Earlier this year, gold was boosted by the quick pick-up in inflation and geopolitical instability. Looking ahead, markets and economic data releases point to an imminent recession, but this recession will be different from the recent past as the US Federal Reserve grapples with choosing between the fight against high inflation or stimulating growth. It cannot do both and either way gold could possibly win.

We expect the gold price to increase by the end of the year and its key driver could be a combination of factors, or a single catalyst, including continuing high inflation, ongoing geopolitical tensions, any weakness in the US dollar, or if the Fed does a policy u–turn.

Gold miners stand to benefit too, as their balance sheets remain strong and they offer something the market will be looking for in an economic slowdown: cash flow. Gold miners have become more profitable as the price of the yellow metal has appreciated and since the GFC, gold companies have been implementing changes to address mistakes of the past, which in our opinion, should lead to outperformance by gold equities relative to bullion in a gold bull market. The additional advantage of gold miners is that many pay dividends.

If inflation remains elevated for several years, the financial system will not be able to return to normal for an extended period. This could create a favourable environment for gold and for gold miners to shine.

It’s all pointing to a recession, but so far gold has been on hold

Markets and the economy are beginning to show the signs of an imminent recession. Many retailers have cut their 2022 forecasts. Sales of new homes in the US plummeted by the most in nearly nine years and pending US home sales have been falling all year.

First quarter US GDP growth was negative and New York State manufacturing activity contracted in May for the second time in three months.

In markets, crypto assets, special purpose acquisition companies (SPACs) and technology stocks have intermittently been in crash mode all year. The S&P 500 has entered official bear market territory.

Earlier in the year, driven higher by the Russian invasion of Ukraine, the gold price touched its all-time high price of US$2,075/oz. Since then, however, it has fallen. The strength of the US dollar has been a headwind affecting the price of gold, rising to a 20-year high in May.
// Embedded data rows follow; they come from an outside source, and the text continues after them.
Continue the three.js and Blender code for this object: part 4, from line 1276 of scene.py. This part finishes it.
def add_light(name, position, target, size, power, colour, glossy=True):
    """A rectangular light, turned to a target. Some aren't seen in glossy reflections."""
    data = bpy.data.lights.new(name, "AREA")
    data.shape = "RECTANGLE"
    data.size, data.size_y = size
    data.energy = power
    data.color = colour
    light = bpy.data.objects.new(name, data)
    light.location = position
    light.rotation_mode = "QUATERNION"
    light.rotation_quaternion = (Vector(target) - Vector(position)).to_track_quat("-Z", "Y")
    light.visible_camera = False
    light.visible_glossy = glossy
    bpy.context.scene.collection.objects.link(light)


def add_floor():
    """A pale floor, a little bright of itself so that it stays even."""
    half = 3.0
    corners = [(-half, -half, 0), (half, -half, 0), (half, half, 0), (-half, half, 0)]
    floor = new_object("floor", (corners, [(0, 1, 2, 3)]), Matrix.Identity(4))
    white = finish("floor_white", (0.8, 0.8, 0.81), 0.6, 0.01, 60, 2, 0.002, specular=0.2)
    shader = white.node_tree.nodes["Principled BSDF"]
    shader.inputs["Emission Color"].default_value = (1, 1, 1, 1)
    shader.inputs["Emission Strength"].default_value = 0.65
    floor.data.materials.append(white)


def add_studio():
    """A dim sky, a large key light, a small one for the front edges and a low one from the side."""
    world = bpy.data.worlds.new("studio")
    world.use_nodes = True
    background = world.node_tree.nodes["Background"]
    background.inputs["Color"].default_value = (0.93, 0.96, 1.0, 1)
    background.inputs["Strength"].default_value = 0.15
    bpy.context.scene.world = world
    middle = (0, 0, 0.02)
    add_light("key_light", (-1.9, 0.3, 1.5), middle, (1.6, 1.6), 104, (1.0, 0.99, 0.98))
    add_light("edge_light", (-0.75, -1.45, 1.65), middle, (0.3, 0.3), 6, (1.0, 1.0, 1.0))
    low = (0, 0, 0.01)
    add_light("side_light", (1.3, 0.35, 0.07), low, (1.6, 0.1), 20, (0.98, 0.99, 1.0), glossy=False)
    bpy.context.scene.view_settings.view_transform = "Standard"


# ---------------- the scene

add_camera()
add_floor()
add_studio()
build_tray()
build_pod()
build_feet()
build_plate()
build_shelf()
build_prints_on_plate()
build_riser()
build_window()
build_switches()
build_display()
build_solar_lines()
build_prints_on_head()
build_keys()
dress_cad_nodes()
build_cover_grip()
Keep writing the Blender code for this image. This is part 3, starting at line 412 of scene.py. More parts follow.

The US dollar has benefited from rising interest rates, the Fed’s tough talk on inflation and a favourable economic outlook compared with Europe and China. The chart below shows gold falling below its bull market trend-line that has been in place for three years now and an imminent recession could see the gold price get back on trend.

Chart 1: Where does the gold price go from here?

During the last four recessions since 1990, the Fed aggressively stimulated the economy. However, those downturns occurred in a secular disinflation environment, where each recession began with an inflation rate that was lower than the last. Today, unless inflation miraculously comes under control, the Fed will have to choose between lower inflation and higher growth. It can’t have both, and it might get neither if stagflation (i.e., high inflation and no growth) sets in. Stratospheric debt levels compound the challenge.

Either way, high inflation may endure and that supports gold

Inflation is likely to persist into the end of the year. Traditionally, to hedge against inflation investors have used gold. In the face of the recent inflation spike, the gold price did not respond as it has in the past.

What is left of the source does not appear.